Wednesday, February 17, 2010

Re: Re: Blues People

Awhile back, my dad stumbled on what he calls, "Blues in an open field." Vacant land where folks have come together on the east side of Detroit to play and listen to the blues. "At first you wonder, Is this OK?" he said, "but then you realize that there's something sacred about this space. Nobody's going to bother you here."

He called yesterday and asked, "Have you read 'Blues People' by Ralph Ellison?" It is an essay from the collection, Shadow and Act, discussing (then named) Leroi Jones' work of the same name. This was, as my friend Radhika would say, a bit of kismet, as we just finished reading James Baldwin's "The Uses of the Blues" in my composition class a couple of weeks ago. I've since re-read some other responses to blues music, and I am going to let James Agee, Ralph Ellison, James Baldwin, and a student from my class discuss the blues alongside the photos my father took of this summer Blues festival, to lend a bit of historical context.


In preparation for one of the most beautiful books of nonfiction ever written, (Let Us Now Praise Famous Men, 1939) James Agee and Walker Evans went to the homes of sharecroppers in the South to see how people lived. At one point, an impromptu serenade is arranged on their behalf. They watch with discomfort as three black men in their twenties are ordered to sing. After the singers finish the first tune, Agee asks them to sing another, and writes, "I had a feeling, through their silence before entering it, that it was their favorite and their particular pride; the tenor lifted out his voice alone in a long, plorative line that hung like fire on heaven, or whistle's echo, sinking, sunken, along descents of a modality I had not heard before, and sank along the arms and breast of the bass as might a body sunken from a cross; and the baritone lifted a long black line of comment; and they ran in a long and slow motion and convolution of rolling as at the bottom of a stormy sea, voice meeting voice as ships in dream, retreated, met once more, much woven, digressions and returns of time, quite tuneless, the bass, over and over, approaching, drooping, the same declivity, the baritone taking over, a sort of metacenter, murmuring along monotones between major and minor, nor in any determinable key, the tenor winding upward like a horn, a wire, the flight of a bird, almost into full declamation, then failing it, silencing; at length enlarging, the others lifting, now, alone, lone, and largely, questioning, alone and not sustained, in the middle of space, stopped; and now resumed, sunken upon the bosom of the bass, the head declined; both muted, droned; the baritone makes his comment, unresolved, that is a question, all on one note: and they are quiet, and do not look at us, nor at anything."

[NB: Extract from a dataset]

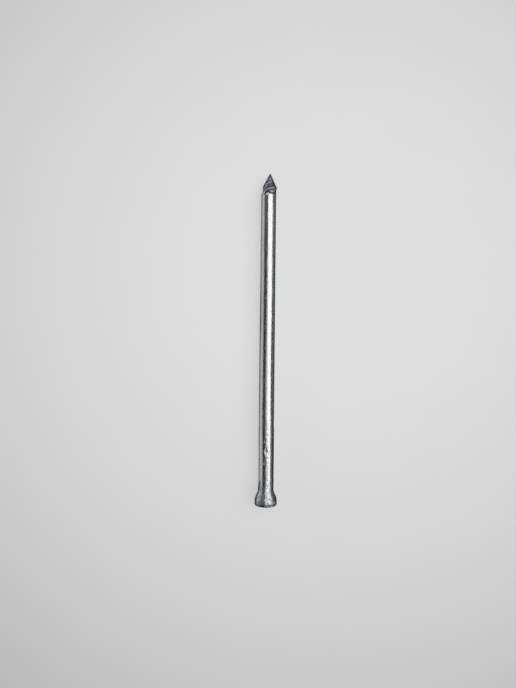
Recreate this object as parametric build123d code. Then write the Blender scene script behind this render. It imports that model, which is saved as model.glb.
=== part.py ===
from build123d import *
import os
from math import atan2, degrees, radians, sin, tan

# A finishing nail in one piece of drawn steel wire, lying on its side.
# It is made in the order of the nail machine: wire, upset head, die marks, pinched point.
# The wire's axis is +Y while it is made, with the head's crown at Y = 0 and the point at +Y.
# Lengths are in millimetres and angles in degrees.

# ---- Wire ----
nail_length = 50.8  # crown to tip, 2 inches
wire_diameter = 2.324  # 13 gauge

# ---- Head ----
head_diameter = 3.43
head_offset = 0.10  # the upset head sits this far off the wire's axis, which lies below the head's at rest
rim_radius = 0.24  # rounding between crown and barrel
barrel_length = 0.32  # straight band above the rim
shoulder_radius = 2.0  # convex bend from barrel into flare
flare_angle = 24.0  # half angle of the cone under the head
neck_radius = 1.2  # hollow bend from flare into wire
dimple_diameter = 1.5  # cup in the crown that keeps a nail set centred
dimple_depth = 0.22

# ---- Marks of the gripping dies ----
grip_start = 3.1  # crown to the first tooth mark
grip_length = 9.2  # first tooth mark to the end of the dies
grip_squeeze = 0.02  # how much the dies take off the wire's radius
grip_run_out = 0.8  # taper from the squeezed stretch back to plain wire
tooth_pitch = 0.84
tooth_radius = 0.26
tooth_depth = 0.085
grip_clocking = -8.0  # turn of the tooth marks about the axis, from straight up towards +X
seam_height = 0.03  # fins where the two dies meet, above the plain wire
seam_width = 0.14

# ---- Pinched diamond point ----
side_taper = 20.5  # half angle across the left and right edges, at X
ridge_taper = 18.0  # half angle across the top and bottom ridges, at Z
facet_bulge = 0.18  # rise of each curved facet, as a share of its width
facet_reach = 1.4  # how far the facets are drawn past the wire, as a share of its radius
point_clocking = -12.0  # turn of the point about the axis
tip_offset = 0.22  # the tip is pinched off centre, to +X
tip_width = 0.16  # blunt land at the very tip, across the edges
right_taper = 24.0  # angle of the thin flash squeezed out at the edges, at +X
left_taper = 28.5  # and at -X, where the off-centre tip lies further from the edge
flash_thickness = 0.09
flash_overhang = 0.11  # how far the +X flash stands out past the wire
flash_shortfall = 0.24  # how far the -X flash stops short of it
flash_return = 0.75  # length over which the +X flash runs back into the wire

# ---- Worked out ----
wire_radius = wire_diameter / 2
head_radius = head_diameter / 2
barrel_end = rim_radius + barrel_length
grip_radius = wire_radius - grip_squeeze
grip_end = grip_start + grip_length
right_slope = tan(radians(right_taper))
left_slope = tan(radians(left_taper))
tip_land = tip_width / (right_slope + left_slope)  # from the blunt tip to where the flash's edges would meet
point_apex = nail_length + tip_land
margin = 1.0  # how far cutting and limiting shapes reach past the metal
contact_width = 0.02  # width of the strip along the wire's lowest line that finds where it ends
section_up = Rot(0, -90, 0)  # turns a half section from +X up to +Z, in line with the head's offset


def gripped_wire():
    """The drawn wire from inside the head to the tip, a little thinner where the dies squeezed it."""
    outline = Polyline(
        (0, barrel_end),
        (grip_radius, barrel_end),
        (grip_radius, grip_end),
        (wire_radius, grip_end + grip_run_out),
        (wire_radius, nail_length),
        (0, nail_length),
        close=True,
    )
    return section_up * revolve(make_face(outline), Axis.Y)


def head_blank():
    """The head as the punch and die form it: crown, rim, barrel, shoulder and flare."""
    crown = Line((0, 0), (head_radius - rim_radius, 0))
    rim = JernArc(crown @ 1, crown % 1, rim_radius, 90)
    barrel = Line(rim @ 1, (head_radius, barrel_end))
    shoulder = JernArc(barrel @ 1, barrel % 1, shoulder_radius, flare_angle)
    inner_radius = (grip_radius - head_offset) / 2
    flare_length = ((shoulder @ 1).X - inner_radius) / sin(radians(flare_angle))
    flare = Line(shoulder @ 1, shoulder @ 1 + (shoulder % 1) * flare_length)
    top = Line(flare @ 1, (0, (flare @ 1).Y))
    axis = Line(top @ 1, crown @ 0)
    outline = make_face(crown + rim + barrel + shoulder + flare + top + axis)
    return Pos(0, 0, head_offset) * section_up * revolve(outline, Axis.Y)


def crown_dimple():
    """A shallow ball-shaped cup in the middle of the crown."""
    half = dimple_diameter / 2
    ball_radius = (half**2 + dimple_depth**2) / (2 * dimple_depth)
    return Pos(0, dimple_depth - ball_radius, head_offset) * Sphere(ball_radius)


def tooth_marks():
    """Two rows of small round-bottomed notches, pressed by the dies' teeth on opposite sides."""
    reach = grip_radius - tooth_depth + tooth_radius
    count = int(grip_length / tooth_pitch) + 1
    tooth = Rot(0, 90, 0) * Cylinder(tooth_radius, wire_diameter)
    marks = []
    for side in (0, 180):
        for number in range(count):
            along = grip_start + number * tooth_pitch
            marks.append(Rot(0, grip_clocking + side, 0) * Pos(0, along, reach) * tooth)
    return marks


def die_seams():
    """The thin fins where metal crept between the two dies, from the flare to the dies' end."""
    length = grip_end - barrel_end
    width = 2 * (wire_radius + seam_height)
    bar = Box(width, length, seam_width)
    return Rot(0, grip_clocking, 0) * Pos(0, barrel_end + length / 2, 0) * bar


def taper_room():
    """The room the cutters leave: all of the nail up to the point, then a four-sided diamond."""
    depth = facet_reach * wire_radius / tan(radians(ridge_taper))
    start = point_apex - depth
    side = depth * tan(radians(side_taper))
    ridge = depth * tan(radians(ridge_taper))
    corners = [Vector(x, start, z) for x, z in ((side, 0), (0, ridge), (-side, 0), (0, -ridge))]
    rise = facet_bulge * (corners[1] - corners[0]).length
    middle = Vector(0, start, 0)
    base = [bulged(a, b, middle, rise) for a, b in zip(corners, corners[1:] + corners[:1])]
    diamond = loft([make_face(base), Vertex(tip_offset, point_apex, 0)], ruled=True)
    body_length = start + margin
    body = Pos(0, start - body_length / 2, 0) * Rot(90, 0, 0) * Cylinder(head_diameter, body_length)
    return body + Rot(0, point_clocking, 0) * diamond


def bulged(first, second, middle, rise):
    """An arc between two corners that stands out from their chord, away from the middle."""
    half_way = (first + second) / 2
    return ThreePointArc(first, half_way + (half_way - middle).normalized() * rise, second)


def flash():
    """The thin sheet squeezed out between the cutters: past the wire at +X, short of it at -X."""
    right, left = wire_radius + flash_overhang, wire_radius - flash_shortfall
    right_corner = point_apex - (right - tip_offset) / right_slope
    left_corner = point_apex - (left + tip_offset) / left_slope
    end = right_corner - flash_return
    outline = Polyline(
        (tip_offset - tip_land * left_slope, nail_length),
        (tip_offset + tip_land * right_slope, nail_length),
        (right, right_corner),
        (grip_radius, end),
        (-left, end),
        (-left, left_corner),
        close=True,
    )
    return Rot(0, point_clocking, 0) * extrude(make_face(outline), flash_thickness / 2, both=True)


def lay_down(nail):
    """Tips the nail until head and wire end touch the ground, with the origin under its middle."""
    low_line = Pos(0, nail_length / 2, -wire_radius) * Box(contact_width, nail_length, contact_width)
    wire_end = (nail & low_line).bounding_box().max.Y
    head_drop = head_radius - head_offset  # from the wire's axis down to the bottom of the head
    tip_down = degrees(atan2(head_drop - wire_radius, wire_end - barrel_end))
    lying = Rot(-tip_down, 0, 0) * nail
    box = lying.bounding_box()
    return Pos(-box.center().X, -box.center().Y, -box.min.Z) * lying


def finishing_nail():
    wire = gripped_wire()
    head = head_blank()
    blank = wire + head
    blank = fillet(new_edges(wire, head, combined=blank), neck_radius)
    blank = blank + die_seams() - tooth_marks() - crown_dimple()
    return lay_down((blank & taper_room()) + flash())


os.makedirs("parts", exist_ok=True)
export_step(finishing_nail(), "parts/nail.step")
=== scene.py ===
import math
import random

import bpy
from mathutils import Matrix, Vector, noise


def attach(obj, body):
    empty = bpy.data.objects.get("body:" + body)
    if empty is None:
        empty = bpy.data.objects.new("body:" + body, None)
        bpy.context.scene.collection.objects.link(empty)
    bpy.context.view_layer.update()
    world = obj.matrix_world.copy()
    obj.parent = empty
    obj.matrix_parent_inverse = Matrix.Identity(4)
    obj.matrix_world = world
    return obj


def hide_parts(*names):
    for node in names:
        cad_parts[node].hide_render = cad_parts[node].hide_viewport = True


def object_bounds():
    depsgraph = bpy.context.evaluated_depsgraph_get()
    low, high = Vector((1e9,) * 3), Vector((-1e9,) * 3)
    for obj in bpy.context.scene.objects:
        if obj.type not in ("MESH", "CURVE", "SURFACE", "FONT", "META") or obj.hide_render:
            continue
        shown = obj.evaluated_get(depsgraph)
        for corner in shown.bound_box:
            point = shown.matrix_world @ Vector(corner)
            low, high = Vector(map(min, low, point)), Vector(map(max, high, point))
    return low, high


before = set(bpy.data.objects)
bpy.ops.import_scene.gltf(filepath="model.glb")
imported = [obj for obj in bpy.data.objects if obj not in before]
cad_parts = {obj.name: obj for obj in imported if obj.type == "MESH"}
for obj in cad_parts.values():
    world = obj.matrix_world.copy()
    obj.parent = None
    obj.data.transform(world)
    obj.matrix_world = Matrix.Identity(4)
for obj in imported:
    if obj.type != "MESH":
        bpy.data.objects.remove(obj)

# A finishing nail in bright drawn steel, lying on its side on a pale sheet.
# The nail is swept in rings from crown to tip. Its wire, head, point and flash have its solid's sizes.
# Its tooth marks are smaller and turned, and the flattened side, dents, wear and torn lines are added.
# Nail lengths are in millimetres until place_nail turns them into metres. Angles are in degrees.
# A place along the nail is measured from the crown.

cad_low, cad_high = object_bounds()
MM = 0.001

# ---- Wire ----
NAIL_LENGTH = 50.8
WIRE_DIAMETER = 2.324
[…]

In "Blues People," published in The New York Review in 1964, Ralph Ellison writes, "Bessie Smith might have been a 'blues queen' to the society at large, but within the tighter Negro community where the blues were part of a total way of life, and a major expression of an attitude toward life, she was a priestess, a celebrant who affirmed the values of the group and man's ability to deal with chaos."

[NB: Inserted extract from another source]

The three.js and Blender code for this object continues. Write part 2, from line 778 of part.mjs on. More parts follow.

In a 1964 issue of Playboy Magazine, James Baldwin wrote, "Gin House Blues is a real gin house. Backwater Flood is a real flood. When Billie says, 'My man don't love me,' she is not making a fantasy of it. This is what happened, this is where it is. This is what it is. Now, I'm trying to suggest that the triumph here-- which is a very un-American triumph-- is that the person to whom these things happened watched with eyes wide open, saw it happen. So that when Billie or Bessie or Leadbelly stood up and sang about it, they were commenting on it, a little bit outside it: they were accepting it. And there's something funny-- there's always something a little funny in all our disasters, if one can face the disaster."

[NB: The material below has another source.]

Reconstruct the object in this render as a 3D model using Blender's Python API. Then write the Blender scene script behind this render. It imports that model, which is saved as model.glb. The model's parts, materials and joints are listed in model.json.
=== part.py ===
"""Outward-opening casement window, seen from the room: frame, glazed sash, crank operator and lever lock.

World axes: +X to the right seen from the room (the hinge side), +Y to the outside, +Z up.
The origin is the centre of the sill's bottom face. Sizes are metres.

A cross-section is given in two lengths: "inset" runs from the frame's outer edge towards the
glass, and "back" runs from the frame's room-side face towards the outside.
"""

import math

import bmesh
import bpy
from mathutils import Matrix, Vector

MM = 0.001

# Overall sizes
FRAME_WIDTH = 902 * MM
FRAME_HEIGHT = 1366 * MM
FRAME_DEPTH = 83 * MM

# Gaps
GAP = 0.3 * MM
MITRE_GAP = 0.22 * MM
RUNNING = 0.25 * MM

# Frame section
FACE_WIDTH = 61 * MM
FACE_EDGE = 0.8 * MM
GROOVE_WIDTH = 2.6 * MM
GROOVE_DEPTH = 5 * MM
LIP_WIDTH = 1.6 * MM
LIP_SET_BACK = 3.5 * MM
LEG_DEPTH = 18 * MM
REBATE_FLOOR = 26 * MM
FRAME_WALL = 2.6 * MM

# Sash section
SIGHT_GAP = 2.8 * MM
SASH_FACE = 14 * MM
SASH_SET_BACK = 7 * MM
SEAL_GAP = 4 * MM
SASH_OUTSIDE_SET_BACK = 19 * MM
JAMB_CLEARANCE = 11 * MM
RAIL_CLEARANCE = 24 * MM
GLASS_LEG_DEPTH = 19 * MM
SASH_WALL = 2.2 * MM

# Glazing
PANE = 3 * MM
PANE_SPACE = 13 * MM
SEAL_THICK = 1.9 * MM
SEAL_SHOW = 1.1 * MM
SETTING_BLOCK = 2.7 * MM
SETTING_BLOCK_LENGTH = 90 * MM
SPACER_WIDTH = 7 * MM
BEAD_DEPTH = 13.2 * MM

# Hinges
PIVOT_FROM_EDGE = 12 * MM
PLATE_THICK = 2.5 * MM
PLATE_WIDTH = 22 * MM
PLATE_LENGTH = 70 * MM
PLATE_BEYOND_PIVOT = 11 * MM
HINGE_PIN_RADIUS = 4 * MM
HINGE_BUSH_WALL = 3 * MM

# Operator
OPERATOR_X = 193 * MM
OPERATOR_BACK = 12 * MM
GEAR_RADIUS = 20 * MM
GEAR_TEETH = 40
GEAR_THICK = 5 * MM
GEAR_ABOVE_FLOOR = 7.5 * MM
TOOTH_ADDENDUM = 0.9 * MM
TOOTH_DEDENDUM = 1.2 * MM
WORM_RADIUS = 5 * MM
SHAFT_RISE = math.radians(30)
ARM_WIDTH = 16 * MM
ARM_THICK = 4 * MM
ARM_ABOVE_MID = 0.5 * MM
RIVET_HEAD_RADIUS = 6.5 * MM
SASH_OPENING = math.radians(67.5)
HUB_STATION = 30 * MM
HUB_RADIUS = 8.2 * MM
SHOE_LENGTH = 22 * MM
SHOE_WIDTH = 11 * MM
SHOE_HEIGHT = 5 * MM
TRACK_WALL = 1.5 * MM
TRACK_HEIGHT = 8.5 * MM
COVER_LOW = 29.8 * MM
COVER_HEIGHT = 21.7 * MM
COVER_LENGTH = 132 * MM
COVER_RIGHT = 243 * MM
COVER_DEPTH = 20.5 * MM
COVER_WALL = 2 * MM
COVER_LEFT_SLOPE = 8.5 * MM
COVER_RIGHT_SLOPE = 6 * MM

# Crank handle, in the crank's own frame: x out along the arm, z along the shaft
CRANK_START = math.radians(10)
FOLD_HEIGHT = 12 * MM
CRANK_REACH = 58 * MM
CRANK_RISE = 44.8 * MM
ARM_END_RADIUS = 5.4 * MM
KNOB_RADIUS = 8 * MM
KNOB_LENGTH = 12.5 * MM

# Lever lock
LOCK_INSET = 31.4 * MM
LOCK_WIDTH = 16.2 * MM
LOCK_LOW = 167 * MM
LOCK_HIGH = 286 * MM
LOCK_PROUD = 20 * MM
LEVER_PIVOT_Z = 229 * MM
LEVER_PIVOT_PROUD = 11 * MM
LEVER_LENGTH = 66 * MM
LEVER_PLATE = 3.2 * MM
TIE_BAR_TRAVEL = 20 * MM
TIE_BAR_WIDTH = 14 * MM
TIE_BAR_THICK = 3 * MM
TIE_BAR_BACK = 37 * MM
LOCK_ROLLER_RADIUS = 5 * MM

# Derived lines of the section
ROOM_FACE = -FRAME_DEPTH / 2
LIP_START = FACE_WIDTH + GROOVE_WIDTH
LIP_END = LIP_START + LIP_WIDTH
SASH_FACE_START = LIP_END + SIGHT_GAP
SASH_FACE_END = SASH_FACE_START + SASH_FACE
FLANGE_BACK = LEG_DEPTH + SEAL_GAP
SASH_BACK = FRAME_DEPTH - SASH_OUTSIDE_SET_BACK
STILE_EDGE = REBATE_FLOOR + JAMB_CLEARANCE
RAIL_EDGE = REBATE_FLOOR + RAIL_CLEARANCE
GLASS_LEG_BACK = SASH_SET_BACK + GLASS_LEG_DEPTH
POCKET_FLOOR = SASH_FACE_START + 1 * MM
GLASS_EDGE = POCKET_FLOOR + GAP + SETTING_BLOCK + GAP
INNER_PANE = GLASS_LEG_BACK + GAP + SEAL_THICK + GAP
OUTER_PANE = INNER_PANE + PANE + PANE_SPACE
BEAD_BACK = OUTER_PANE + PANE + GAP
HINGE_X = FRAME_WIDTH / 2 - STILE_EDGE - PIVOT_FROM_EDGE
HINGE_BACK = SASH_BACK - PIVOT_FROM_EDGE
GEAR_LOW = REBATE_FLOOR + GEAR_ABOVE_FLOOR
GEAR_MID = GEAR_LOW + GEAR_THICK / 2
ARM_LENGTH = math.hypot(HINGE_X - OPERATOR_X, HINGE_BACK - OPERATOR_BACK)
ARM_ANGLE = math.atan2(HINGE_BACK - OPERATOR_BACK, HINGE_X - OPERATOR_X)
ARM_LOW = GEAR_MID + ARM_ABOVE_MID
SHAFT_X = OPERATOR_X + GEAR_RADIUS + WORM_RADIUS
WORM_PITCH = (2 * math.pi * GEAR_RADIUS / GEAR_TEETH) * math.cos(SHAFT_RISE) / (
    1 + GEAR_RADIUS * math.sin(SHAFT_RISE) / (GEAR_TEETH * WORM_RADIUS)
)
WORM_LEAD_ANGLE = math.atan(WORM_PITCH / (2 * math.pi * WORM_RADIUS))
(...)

After we read "The Uses of the Blues" out loud, I asked my students to find quotes from Baldwin's text and respond to them. One young man picked out this quote: "People who in some sense know who they are can't change the world always, but they can do something to make it a little more, to make life a little more human." The student responds, "I believe that if everyone does this the world can be a lot more human. But to do that you must have some sense of who you are and I don't think its just me but I sometimes feel as if I don't even know who I am so how can I do my part?"